§ **What needs to be done**
Return the lines from the one that contains "for place in" through the one that contains "place.material = material", both included, exactly as written and with nothing added.

§ **Provided data**

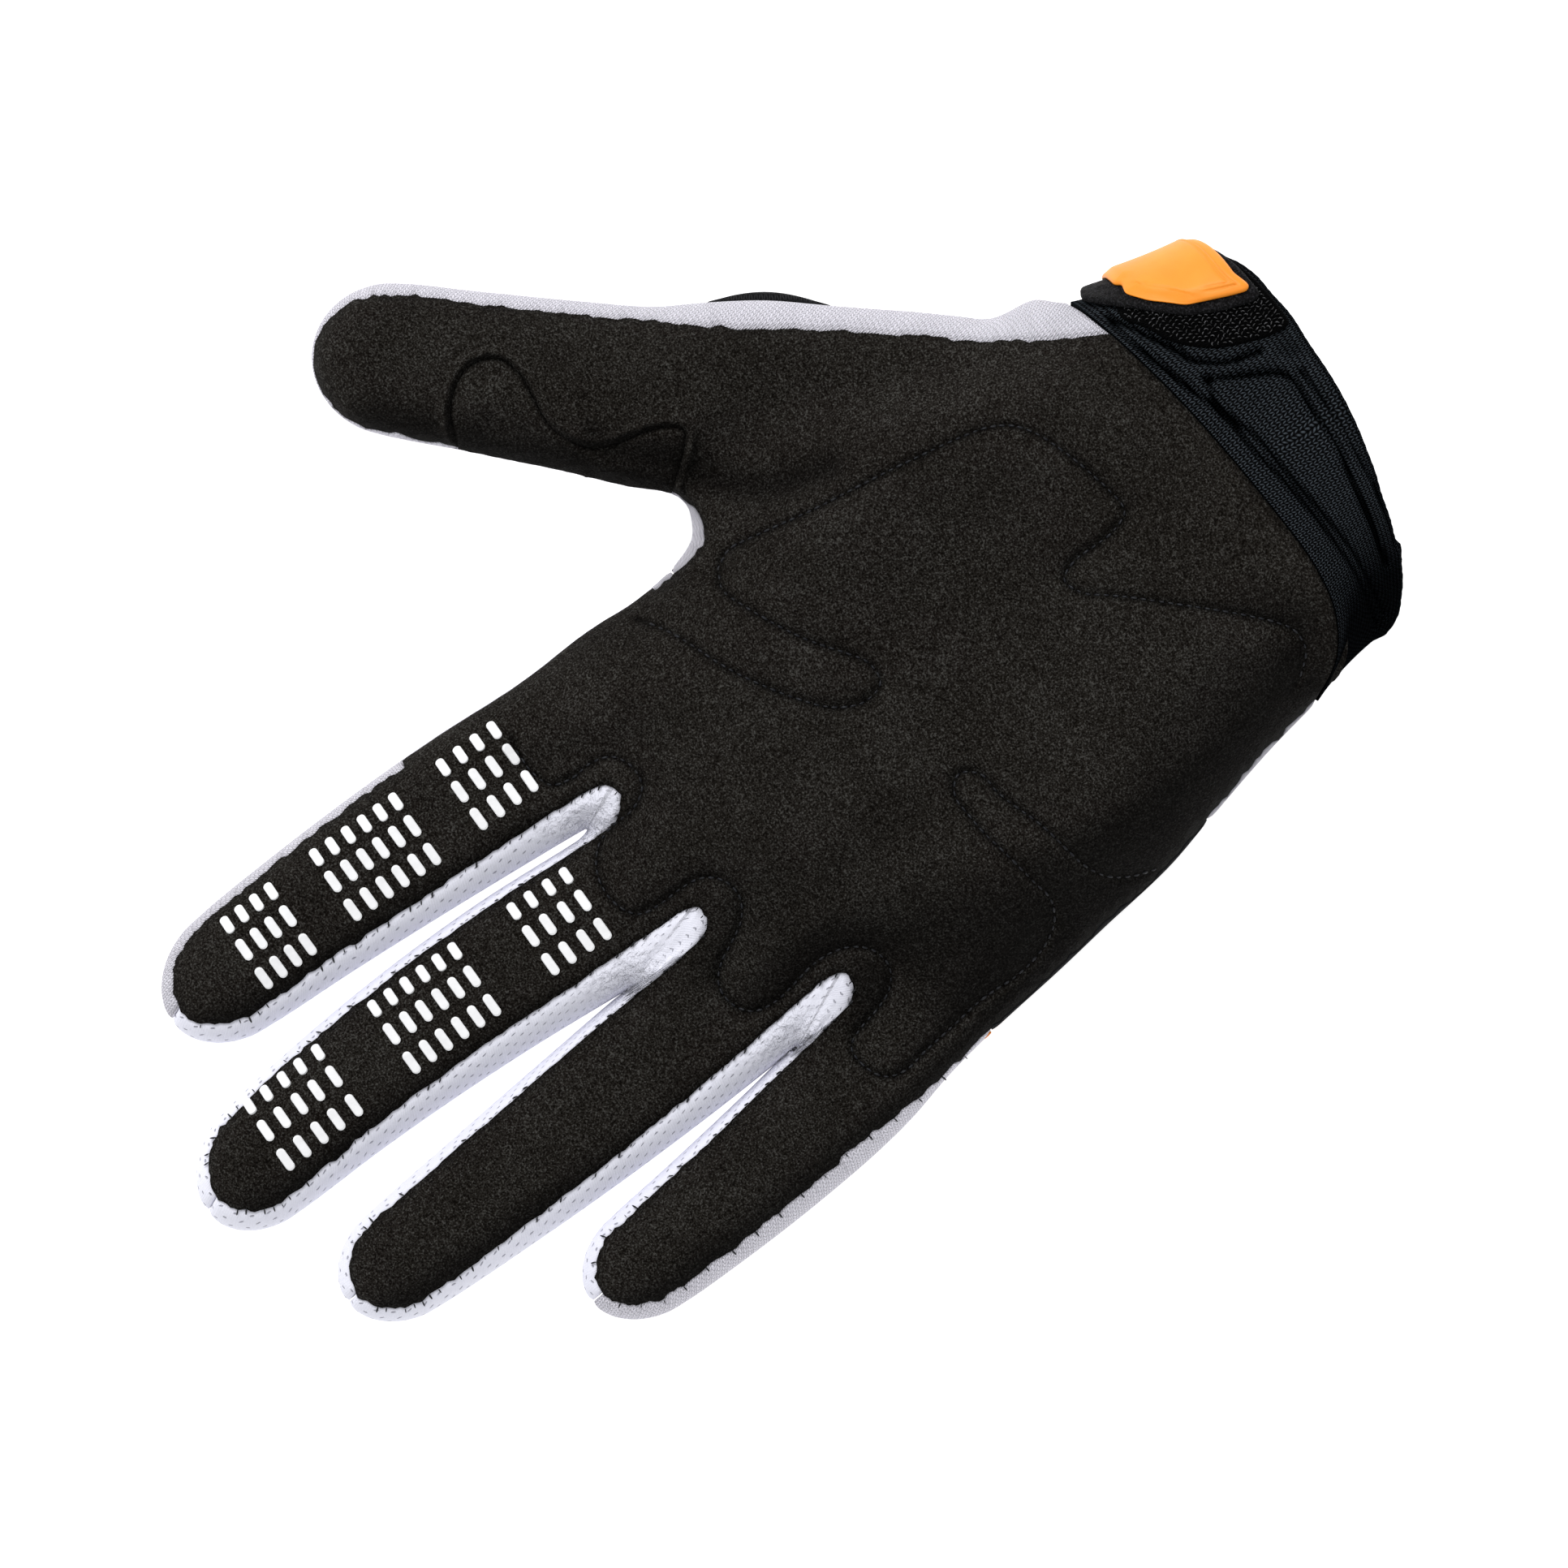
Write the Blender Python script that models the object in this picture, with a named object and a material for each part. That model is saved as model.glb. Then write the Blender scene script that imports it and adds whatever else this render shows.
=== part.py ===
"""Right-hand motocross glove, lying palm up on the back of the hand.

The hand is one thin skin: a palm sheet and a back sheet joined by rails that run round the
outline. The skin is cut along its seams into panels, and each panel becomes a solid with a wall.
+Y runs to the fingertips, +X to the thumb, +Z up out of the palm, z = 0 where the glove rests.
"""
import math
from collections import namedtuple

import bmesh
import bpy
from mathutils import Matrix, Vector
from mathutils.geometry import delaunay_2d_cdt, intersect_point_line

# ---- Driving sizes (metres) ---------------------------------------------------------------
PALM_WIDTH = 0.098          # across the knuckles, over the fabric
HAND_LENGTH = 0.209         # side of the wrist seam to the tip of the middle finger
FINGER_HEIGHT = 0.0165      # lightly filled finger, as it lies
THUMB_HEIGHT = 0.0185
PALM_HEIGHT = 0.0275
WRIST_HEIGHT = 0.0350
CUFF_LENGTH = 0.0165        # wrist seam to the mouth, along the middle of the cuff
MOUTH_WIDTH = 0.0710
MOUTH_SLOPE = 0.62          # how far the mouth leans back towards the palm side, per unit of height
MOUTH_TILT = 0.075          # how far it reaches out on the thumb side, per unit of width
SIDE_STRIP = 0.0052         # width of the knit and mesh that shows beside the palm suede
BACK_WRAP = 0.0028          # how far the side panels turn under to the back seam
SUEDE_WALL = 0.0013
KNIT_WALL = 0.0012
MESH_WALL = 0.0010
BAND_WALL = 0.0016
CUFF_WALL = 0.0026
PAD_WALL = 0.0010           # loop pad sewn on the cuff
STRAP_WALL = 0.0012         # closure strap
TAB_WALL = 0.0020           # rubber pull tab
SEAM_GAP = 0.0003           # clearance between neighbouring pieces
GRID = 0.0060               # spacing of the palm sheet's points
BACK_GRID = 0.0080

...

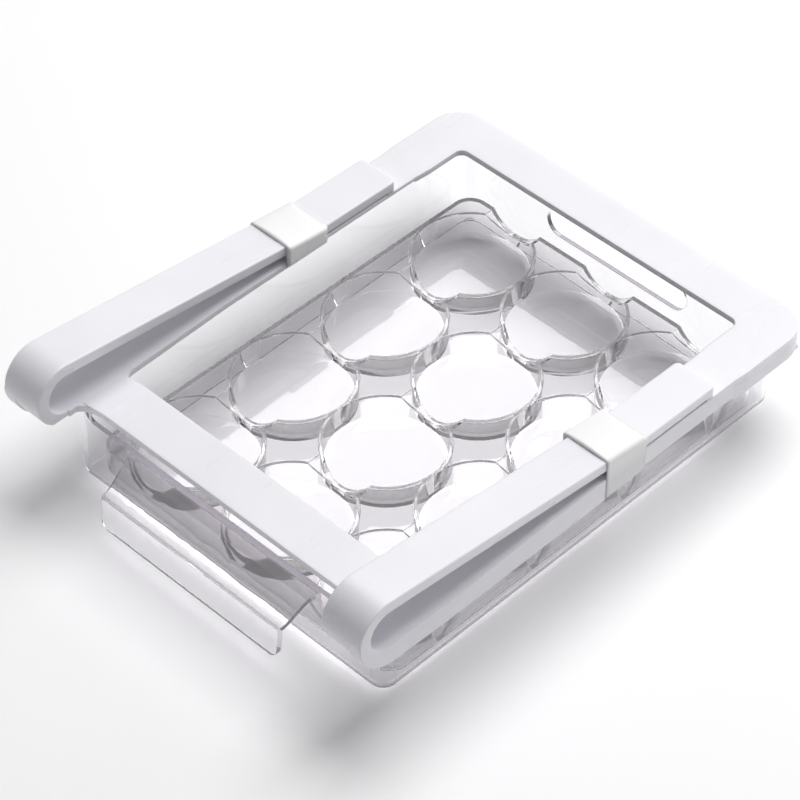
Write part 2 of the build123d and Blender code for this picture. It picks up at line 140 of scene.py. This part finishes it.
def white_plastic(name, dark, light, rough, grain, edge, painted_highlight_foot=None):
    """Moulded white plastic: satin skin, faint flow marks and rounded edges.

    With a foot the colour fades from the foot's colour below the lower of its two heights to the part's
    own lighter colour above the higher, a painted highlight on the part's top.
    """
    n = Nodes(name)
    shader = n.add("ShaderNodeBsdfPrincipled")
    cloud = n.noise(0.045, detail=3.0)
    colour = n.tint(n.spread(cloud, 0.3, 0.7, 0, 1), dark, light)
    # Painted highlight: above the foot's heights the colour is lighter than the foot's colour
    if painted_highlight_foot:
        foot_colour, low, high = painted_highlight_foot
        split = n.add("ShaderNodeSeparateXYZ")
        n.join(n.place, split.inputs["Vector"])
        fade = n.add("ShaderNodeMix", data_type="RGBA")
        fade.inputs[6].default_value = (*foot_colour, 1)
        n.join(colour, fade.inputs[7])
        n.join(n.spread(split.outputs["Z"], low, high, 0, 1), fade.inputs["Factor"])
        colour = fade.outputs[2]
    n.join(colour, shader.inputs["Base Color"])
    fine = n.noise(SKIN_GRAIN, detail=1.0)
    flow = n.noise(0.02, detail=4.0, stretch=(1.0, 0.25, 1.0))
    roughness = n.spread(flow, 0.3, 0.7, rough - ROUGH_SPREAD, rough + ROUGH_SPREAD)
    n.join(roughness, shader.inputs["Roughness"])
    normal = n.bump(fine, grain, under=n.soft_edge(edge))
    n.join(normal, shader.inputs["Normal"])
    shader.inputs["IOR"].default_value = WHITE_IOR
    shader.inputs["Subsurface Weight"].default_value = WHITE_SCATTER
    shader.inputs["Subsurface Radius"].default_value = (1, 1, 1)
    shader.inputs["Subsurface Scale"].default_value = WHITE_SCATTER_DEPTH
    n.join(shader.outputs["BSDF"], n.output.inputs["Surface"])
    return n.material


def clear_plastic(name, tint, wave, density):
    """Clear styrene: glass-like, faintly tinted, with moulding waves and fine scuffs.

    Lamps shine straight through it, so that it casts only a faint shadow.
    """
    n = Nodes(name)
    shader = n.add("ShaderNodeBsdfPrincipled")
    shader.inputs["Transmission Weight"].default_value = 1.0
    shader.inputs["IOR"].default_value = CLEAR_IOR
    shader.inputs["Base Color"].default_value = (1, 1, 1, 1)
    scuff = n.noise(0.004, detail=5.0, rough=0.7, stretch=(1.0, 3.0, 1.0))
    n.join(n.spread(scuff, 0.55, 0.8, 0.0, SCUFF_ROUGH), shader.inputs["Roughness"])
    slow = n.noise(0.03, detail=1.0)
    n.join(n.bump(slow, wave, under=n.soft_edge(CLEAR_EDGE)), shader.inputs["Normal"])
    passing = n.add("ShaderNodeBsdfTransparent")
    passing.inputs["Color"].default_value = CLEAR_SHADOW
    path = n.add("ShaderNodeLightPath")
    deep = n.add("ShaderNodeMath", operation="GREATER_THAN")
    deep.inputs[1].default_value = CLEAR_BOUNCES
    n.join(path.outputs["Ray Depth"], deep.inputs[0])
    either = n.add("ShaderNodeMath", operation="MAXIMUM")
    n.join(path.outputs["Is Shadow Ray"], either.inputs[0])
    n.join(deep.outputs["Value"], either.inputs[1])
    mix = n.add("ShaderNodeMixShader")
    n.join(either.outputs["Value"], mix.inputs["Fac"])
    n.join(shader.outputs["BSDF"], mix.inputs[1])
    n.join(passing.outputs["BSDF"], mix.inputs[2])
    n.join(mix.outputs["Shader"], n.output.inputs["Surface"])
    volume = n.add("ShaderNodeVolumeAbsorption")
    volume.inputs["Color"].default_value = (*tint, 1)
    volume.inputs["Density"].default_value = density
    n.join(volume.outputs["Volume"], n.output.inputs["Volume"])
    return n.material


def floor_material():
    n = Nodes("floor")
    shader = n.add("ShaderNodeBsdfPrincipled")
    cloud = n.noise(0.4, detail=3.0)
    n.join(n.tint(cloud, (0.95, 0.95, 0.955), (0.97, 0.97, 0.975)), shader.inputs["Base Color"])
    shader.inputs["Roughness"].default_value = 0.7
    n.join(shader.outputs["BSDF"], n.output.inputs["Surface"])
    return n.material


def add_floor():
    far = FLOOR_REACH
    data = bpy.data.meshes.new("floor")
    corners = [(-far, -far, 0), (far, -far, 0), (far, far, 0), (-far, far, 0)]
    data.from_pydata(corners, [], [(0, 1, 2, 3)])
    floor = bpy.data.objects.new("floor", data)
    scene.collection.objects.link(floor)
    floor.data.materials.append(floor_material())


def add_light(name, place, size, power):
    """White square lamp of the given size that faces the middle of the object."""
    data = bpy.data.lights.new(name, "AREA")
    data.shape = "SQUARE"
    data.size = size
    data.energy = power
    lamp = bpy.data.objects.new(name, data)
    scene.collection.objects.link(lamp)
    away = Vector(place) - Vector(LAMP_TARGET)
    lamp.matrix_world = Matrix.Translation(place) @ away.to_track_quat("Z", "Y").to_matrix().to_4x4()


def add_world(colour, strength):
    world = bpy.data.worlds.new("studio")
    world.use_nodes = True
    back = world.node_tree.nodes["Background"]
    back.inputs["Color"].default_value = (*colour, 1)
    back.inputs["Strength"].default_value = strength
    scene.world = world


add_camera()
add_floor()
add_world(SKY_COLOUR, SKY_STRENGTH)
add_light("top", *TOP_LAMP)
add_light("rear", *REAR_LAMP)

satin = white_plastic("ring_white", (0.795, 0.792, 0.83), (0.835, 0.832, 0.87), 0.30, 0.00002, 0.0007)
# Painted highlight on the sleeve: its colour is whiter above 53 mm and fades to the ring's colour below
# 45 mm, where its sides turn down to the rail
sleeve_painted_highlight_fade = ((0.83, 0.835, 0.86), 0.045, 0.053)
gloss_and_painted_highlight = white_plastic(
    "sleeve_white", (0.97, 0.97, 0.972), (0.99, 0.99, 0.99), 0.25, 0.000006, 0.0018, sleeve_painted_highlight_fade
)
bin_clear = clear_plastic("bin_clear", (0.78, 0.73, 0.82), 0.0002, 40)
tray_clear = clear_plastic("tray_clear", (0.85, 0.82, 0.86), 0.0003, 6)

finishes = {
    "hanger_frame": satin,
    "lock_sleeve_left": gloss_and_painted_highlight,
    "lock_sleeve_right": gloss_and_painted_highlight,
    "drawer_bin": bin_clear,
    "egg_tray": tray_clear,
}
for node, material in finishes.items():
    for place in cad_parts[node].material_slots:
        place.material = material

§ **Solution to the problem**
    for place in cad_parts[node].material_slots:
        place.material = material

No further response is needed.